Mammographic population screening in The Netherlands has increased the number of breast cancer patients with small and non-palpable breast tumors. Nevertheless, mammography is not ultimately sensitive and specific for distinct subtypes. Molecular imaging with targeted tracers might increase specificity and sensitivity of detection. Because development of new tracers is labor-intensive and costly, we searched for the smallest panel of tumor membrane markers that would allow detection of the wide spectrum of invasive breast cancers.
Tissue microarrays containing 483 invasive breast cancers were stained by immunohistochemistry for a selected set of membrane proteins known to be expressed in breast cancer.

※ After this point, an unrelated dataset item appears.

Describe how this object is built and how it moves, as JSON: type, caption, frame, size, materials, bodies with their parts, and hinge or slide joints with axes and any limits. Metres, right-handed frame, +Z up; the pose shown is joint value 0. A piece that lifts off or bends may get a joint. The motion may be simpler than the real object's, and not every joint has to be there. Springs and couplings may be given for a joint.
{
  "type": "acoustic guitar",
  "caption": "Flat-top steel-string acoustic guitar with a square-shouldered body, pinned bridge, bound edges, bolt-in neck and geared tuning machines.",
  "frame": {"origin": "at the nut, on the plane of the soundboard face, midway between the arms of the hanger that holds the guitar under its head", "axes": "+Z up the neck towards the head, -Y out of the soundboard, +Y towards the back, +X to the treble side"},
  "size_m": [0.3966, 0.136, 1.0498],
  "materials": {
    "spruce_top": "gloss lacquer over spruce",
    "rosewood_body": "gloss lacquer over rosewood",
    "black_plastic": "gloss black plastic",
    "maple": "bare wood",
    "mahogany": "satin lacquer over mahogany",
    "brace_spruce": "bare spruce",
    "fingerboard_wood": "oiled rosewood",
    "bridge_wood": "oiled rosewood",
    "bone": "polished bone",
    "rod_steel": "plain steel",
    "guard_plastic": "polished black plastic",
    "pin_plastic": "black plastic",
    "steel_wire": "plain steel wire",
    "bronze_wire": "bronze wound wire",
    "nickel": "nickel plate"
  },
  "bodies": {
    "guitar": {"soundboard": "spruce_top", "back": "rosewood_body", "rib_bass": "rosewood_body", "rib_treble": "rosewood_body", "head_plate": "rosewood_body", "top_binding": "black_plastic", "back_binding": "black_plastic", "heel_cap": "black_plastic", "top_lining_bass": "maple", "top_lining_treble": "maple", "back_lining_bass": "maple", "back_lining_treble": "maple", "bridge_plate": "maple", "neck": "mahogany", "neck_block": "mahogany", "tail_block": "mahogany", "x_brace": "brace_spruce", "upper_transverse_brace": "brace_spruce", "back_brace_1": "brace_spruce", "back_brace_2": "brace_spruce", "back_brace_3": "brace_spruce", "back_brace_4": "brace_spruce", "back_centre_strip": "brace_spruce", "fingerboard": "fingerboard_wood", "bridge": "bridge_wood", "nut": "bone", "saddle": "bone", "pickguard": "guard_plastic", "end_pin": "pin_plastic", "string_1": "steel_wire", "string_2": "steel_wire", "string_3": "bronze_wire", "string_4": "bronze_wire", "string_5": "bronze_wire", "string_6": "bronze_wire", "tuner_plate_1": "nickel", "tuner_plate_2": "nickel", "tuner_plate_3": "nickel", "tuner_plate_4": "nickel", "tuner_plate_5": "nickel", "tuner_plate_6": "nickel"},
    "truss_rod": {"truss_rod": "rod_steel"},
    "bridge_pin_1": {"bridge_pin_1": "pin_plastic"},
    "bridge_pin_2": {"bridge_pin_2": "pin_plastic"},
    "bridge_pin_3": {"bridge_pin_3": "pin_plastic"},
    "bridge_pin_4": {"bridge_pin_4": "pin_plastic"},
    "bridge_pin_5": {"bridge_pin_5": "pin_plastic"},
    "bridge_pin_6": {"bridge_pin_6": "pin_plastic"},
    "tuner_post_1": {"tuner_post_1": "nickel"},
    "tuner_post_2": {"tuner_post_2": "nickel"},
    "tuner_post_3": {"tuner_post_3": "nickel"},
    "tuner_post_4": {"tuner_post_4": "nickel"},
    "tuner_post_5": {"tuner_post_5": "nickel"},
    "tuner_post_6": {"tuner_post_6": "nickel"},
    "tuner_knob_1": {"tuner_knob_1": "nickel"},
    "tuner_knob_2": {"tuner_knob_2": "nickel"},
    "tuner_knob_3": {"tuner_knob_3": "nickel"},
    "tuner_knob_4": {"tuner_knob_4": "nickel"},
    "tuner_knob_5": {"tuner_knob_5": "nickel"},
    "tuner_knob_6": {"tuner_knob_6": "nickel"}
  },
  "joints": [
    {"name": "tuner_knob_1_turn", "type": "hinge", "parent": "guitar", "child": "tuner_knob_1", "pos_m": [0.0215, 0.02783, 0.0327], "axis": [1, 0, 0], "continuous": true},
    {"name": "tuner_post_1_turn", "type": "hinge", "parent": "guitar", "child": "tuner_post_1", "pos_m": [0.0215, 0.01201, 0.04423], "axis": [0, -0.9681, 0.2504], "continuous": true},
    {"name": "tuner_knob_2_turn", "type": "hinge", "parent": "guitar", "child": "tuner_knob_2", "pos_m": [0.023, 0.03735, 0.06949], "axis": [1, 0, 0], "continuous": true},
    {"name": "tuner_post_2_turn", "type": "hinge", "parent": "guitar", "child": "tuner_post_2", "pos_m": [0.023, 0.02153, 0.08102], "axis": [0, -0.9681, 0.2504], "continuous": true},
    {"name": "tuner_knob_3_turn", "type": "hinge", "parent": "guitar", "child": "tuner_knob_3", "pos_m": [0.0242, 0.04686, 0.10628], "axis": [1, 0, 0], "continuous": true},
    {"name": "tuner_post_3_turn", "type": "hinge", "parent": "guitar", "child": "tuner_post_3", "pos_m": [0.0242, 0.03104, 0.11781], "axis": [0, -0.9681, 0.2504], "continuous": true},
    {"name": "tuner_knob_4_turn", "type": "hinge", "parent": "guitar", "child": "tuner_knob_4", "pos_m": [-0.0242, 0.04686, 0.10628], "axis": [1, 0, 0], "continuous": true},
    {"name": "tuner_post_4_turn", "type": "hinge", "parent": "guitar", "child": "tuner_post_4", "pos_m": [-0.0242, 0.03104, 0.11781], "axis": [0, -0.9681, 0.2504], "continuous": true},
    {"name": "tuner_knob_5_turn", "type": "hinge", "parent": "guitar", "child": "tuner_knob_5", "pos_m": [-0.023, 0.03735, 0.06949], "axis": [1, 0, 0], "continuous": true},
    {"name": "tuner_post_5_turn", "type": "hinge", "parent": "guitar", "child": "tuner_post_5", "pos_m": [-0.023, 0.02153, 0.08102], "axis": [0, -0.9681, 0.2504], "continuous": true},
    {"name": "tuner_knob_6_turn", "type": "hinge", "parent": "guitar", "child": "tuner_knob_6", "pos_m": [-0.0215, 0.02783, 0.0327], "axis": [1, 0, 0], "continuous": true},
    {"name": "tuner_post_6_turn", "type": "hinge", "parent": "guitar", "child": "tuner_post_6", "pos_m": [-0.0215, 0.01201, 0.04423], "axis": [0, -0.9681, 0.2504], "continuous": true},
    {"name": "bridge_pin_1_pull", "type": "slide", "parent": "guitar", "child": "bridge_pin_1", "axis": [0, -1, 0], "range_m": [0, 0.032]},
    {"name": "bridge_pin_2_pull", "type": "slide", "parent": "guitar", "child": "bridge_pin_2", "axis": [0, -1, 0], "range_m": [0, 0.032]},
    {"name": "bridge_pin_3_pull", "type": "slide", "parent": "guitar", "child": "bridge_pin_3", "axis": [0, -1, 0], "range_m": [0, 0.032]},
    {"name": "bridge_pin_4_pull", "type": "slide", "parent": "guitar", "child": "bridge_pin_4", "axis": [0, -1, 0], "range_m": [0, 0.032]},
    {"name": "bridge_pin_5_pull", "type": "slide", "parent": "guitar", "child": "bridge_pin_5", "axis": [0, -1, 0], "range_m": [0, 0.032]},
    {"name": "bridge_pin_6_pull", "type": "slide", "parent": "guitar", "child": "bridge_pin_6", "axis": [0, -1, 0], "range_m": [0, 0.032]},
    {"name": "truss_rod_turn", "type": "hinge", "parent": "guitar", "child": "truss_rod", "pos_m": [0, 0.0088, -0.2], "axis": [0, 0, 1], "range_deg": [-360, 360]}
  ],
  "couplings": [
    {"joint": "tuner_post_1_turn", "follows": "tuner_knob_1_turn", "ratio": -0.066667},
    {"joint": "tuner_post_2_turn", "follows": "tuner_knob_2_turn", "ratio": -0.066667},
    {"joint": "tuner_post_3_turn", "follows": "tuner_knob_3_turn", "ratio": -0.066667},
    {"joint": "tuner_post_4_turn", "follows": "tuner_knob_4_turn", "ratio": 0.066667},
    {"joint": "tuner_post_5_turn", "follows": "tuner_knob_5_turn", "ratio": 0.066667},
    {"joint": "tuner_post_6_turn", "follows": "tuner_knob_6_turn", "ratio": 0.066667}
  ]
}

The combination of highly tumor-specific markers glucose transporter 1 (GLUT1), epidermal growth factor receptor (EGFR), insulin-like growth factor-1 receptor (IGF1-R), human epidermal growth factor receptor 2 (HER2), hepatocyte growth factor receptor (c-MET), and carbonic anhydrase 9 (CAIX) "detected" 45.5% of tumors, especially for basal/triple negative and HER2-driven ductal cancers. Addition of markers with a 2-fold tumor-to-normal ratio increased the detection rate to 98%. Including only markers with >3 fold tumor-to-normal ratio (CD44v6) resulted in an 80% detection rate. The detection rate of the panel containing both tumor-specific and less tumor-specific markers was not dependent on age, tumor grade, tumor size, or lymph node status.

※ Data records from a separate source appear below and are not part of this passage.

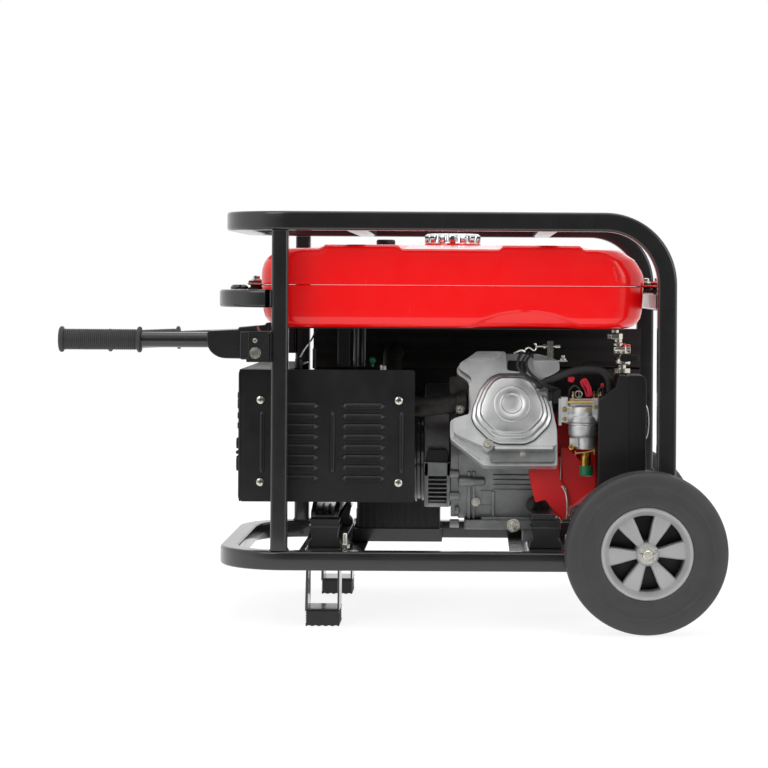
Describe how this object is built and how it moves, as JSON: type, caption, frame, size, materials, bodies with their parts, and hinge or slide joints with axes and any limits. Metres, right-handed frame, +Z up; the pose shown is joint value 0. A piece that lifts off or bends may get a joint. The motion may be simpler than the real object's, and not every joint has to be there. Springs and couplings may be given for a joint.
{
  "type": "portable generator",
  "caption": "Open-frame portable generator with top fuel tank, inclined engine and alternator, two wheels, two legs and folding handles.",
  "frame": {"origin": "floor level below the middle of the whole machine, handle grips to tyres", "axes": "+Z up, +X from the handle and panel end to the wheel end, -Y the carburettor side"},
  "size_m": [1.0484, 0.66, 0.655],
  "materials": {
    "black_powder_coat": "gloss black powder coat",
    "red_tank_paint": "gloss red enamel",
    "dark_red_plastic": "dark red moulded",
    "cast_aluminium": "sand-cast, blasted",
    "bright_aluminium": "die-cast and stamped, bright",
    "zinc_plate": "yellowish bright zinc",
    "chrome_cap": "polished",
    "steel": "turned",
    "dark_iron": "oiled",
    "black_rubber": "matt",
    "tyre_rubber": "satin charcoal",
    "black_plastic": "fine grain",
    "silver_plastic": "metallic grey moulded",
    "red_plastic": "moulded"
  },
  "bodies": {
    "machine": {"side_hoop_front": "black_powder_coat", "panel_post_front": "black_powder_coat", "leg_front": "black_powder_coat", "foot_pad_front": "black_rubber", "alternator_mount_front": "black_rubber", "engine_mount_front": "black_rubber", "side_hoop_rear": "black_powder_coat", "panel_post_rear": "black_powder_coat", "leg_rear": "black_powder_coat", "foot_pad_rear": "black_rubber", "alternator_mount_rear": "black_rubber", "engine_mount_rear": "black_rubber", "end_guard_bar": "black_powder_coat", "tank_support_bar": "black_powder_coat", "top_crossbar_panel_end": "black_powder_coat", "top_crossbar_wheel_end": "black_powder_coat", "alternator_cross_member": "black_powder_coat", "engine_cross_member": "black_powder_coat", "axle": "steel", "tank_upper_shell": "red_tank_paint", "tank_lower_shell": "red_tank_paint", "crankcase": "cast_aluminium", "cylinder_barrel": "cast_aluminium", "cylinder_head_shroud": "bright_aluminium", "rocker_cover": "bright_aluminium", "fan_shroud": "dark_red_plastic", "recoil_housing": "black_powder_coat", "alternator_stator": "cast_aluminium", "alternator_adapter": "cast_aluminium", "carburettor": "cast_aluminium", "air_cleaner": "black_plastic", "muffler": "black_powder_coat", "exhaust_pipe": "dark_iron", "heat_shield": "black_powder_coat", "fuel_valve": "zinc_plate", "fuel_hose": "black_rubber", "breather_hose": "black_rubber", "battery": "black_plastic", "battery_tray": "black_powder_coat", "control_box": "black_powder_coat", "alternator_side_cover": "black_powder_coat", "control_panel": "black_plastic"},
    "wheel_front": {"tyre_front": "tyre_rubber", "wheel_rim_front": "silver_plastic"},
    "wheel_rear": {"tyre_rear": "tyre_rubber", "wheel_rim_rear": "silver_plastic"},
    "handle_front": {"handle_tube_front": "black_powder_coat", "handle_grip_front": "black_rubber"},
    "handle_rear": {"handle_tube_rear": "black_powder_coat", "handle_grip_rear": "black_rubber"},
    "lock_pin_front": {"handle_lock_pin_front": "zinc_plate"},
    "lock_pin_rear": {"handle_lock_pin_rear": "zinc_plate"},
    "cap_gasket": {"fuel_cap_gasket": "black_rubber"},
    "cap": {"fuel_cap": "chrome_cap"},
    "starter_grip": {"recoil_grip": "black_plastic"},
    "crank": {"crankshaft_rotor_and_flywheel": "dark_iron"},
    "choke": {"choke_lever": "red_plastic"},
    "fuel_lever": {"fuel_valve_lever": "zinc_plate"},
    "switch": {"engine_switch": "black_plastic"},
    "breaker": {"breaker_button": "red_plastic"}
  },
  "joints": [
    {"name": "wheel_front_spin", "type": "hinge", "parent": "machine", "child": "wheel_front", "pos_m": [0.3965, -0.29, 0.127], "axis": [0, 1, 0], "continuous": true},
    {"name": "wheel_rear_spin", "type": "hinge", "parent": "machine", "child": "wheel_rear", "pos_m": [0.3965, 0.29, 0.127], "axis": [0, 1, 0], "continuous": true},
    {"name": "handle_front_fold", "type": "hinge", "parent": "machine", "child": "handle_front", "pos_m": [-0.2145, -0.24, 0.432], "axis": [0, -1, 0], "range_deg": [0, 90]},
    {"name": "handle_rear_fold", "type": "hinge", "parent": "machine", "child": "handle_rear", "pos_m": [-0.2145, 0.24, 0.432], "axis": [0, -1, 0], "range_deg": [-2.5, 87.5]},
    {"name": "lock_pin_front_pull", "type": "slide", "parent": "machine", "child": "lock_pin_front", "axis": [0, -1, 0], "range_m": [0, 0.006], "stiffness_N_per_m": 400, "springref_m": -0.004},
    {"name": "lock_pin_rear_pull", "type": "slide", "parent": "machine", "child": "lock_pin_rear", "axis": [0, 1, 0], "range_m": [0, 0.006], "stiffness_N_per_m": 400, "springref_m": -0.004},
    {"name": "fuel_cap_lift", "type": "slide", "parent": "machine", "child": "cap_gasket", "axis": [0, 0, 1], "range_m": [0, 0.06]},
    {"name": "fuel_cap_turn", "type": "hinge", "parent": "cap_gasket", "child": "cap", "pos_m": [0.0905, 0, 0.618], "axis": [0, 0, 1], "range_deg": [0, 90]},
    {"name": "recoil_pull", "type": "slide", "parent": "machine", "child": "starter_grip", "axis": [1, 0, 0], "range_m": [0, 0.5], "stiffness_N_per_m": 30, "springref_m": -0.3},
    {"name": "crank_spin", "type": "hinge", "parent": "machine", "child": "crank", "pos_m": [0.1315, 0.025, 0.27], "axis": [1, 0, 0], "continuous": true},
    {"name": "choke_swing", "type": "hinge", "parent": "machine", "child": "choke", "pos_m": [0.3155, -0.158, 0.366], "axis": [0, 1, 0], "range_deg": [0, 30]},
    {"name": "fuel_lever_turn", "type": "hinge", "parent": "machine", "child": "fuel_lever", "pos_m": [0.3695, -0.144, 0.424], "axis": [0, 1, 0], "range_deg": [0, 90]},
    {"name": "switch_turn", "type": "hinge", "parent": "machine", "child": "switch", "pos_m": [-0.2485, -0.06, 0.35], "axis": [-1, 0, 0], "range_deg": [-45, 45]},
    {"name": "breaker_press", "type": "slide", "parent": "machine", "child": "breaker", "axis": [1, 0, 0], "range_m": [0, 0.004], "stiffness_N_per_m": 600, "springref_m": -0.003}
  ]
}
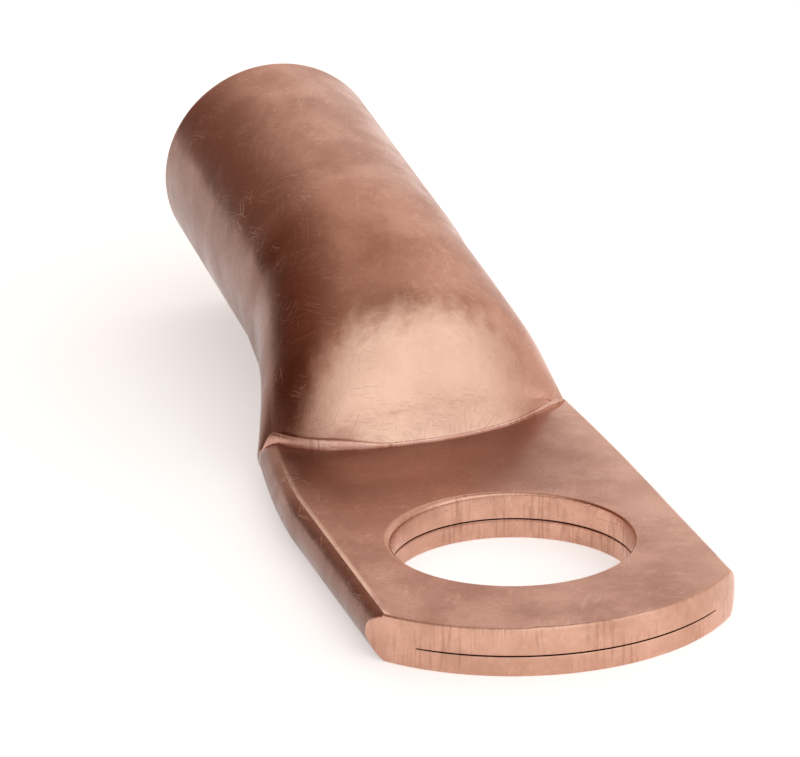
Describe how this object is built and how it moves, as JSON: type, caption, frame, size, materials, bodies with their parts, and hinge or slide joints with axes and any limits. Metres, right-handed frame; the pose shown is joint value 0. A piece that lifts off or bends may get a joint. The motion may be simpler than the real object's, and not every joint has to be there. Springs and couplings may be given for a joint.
{
  "type": "cable lug",
  "caption": "Copper tube cable lug: a round barrel takes the stripped conductor for crimping, and a flattened palm with a rounded tip and a stud hole bolts to a terminal.",
  "frame": {"origin": "centre of the stud hole on the palm's underside", "axes": "+X from the stud hole to the barrel's mouth, +Z along the stud hole from the palm's underside to its top, +Y across the palm"},
  "size_m": [0.0499, 0.0162, 0.0123],
  "materials": {
    "copper": "satin bare copper, lightly scratched and mottled"
  },
  "bodies": {
    "root": {"cable_lug": "copper"}
  },
  "joints": []
}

In search of the minimal panel of targeted probes needed for the highest possible detection rate, we showed that 80% of all breastcancers express at least one of a panel of membrane markers (CD44v6, GLUT1, EGFR, HER2, and IGF1-R) that may therefore be suitable for molecular imaging strategies. This study thereby serves as a starting point for further development of a set of antibody-based optical tracers with a high breast cancer detection rate.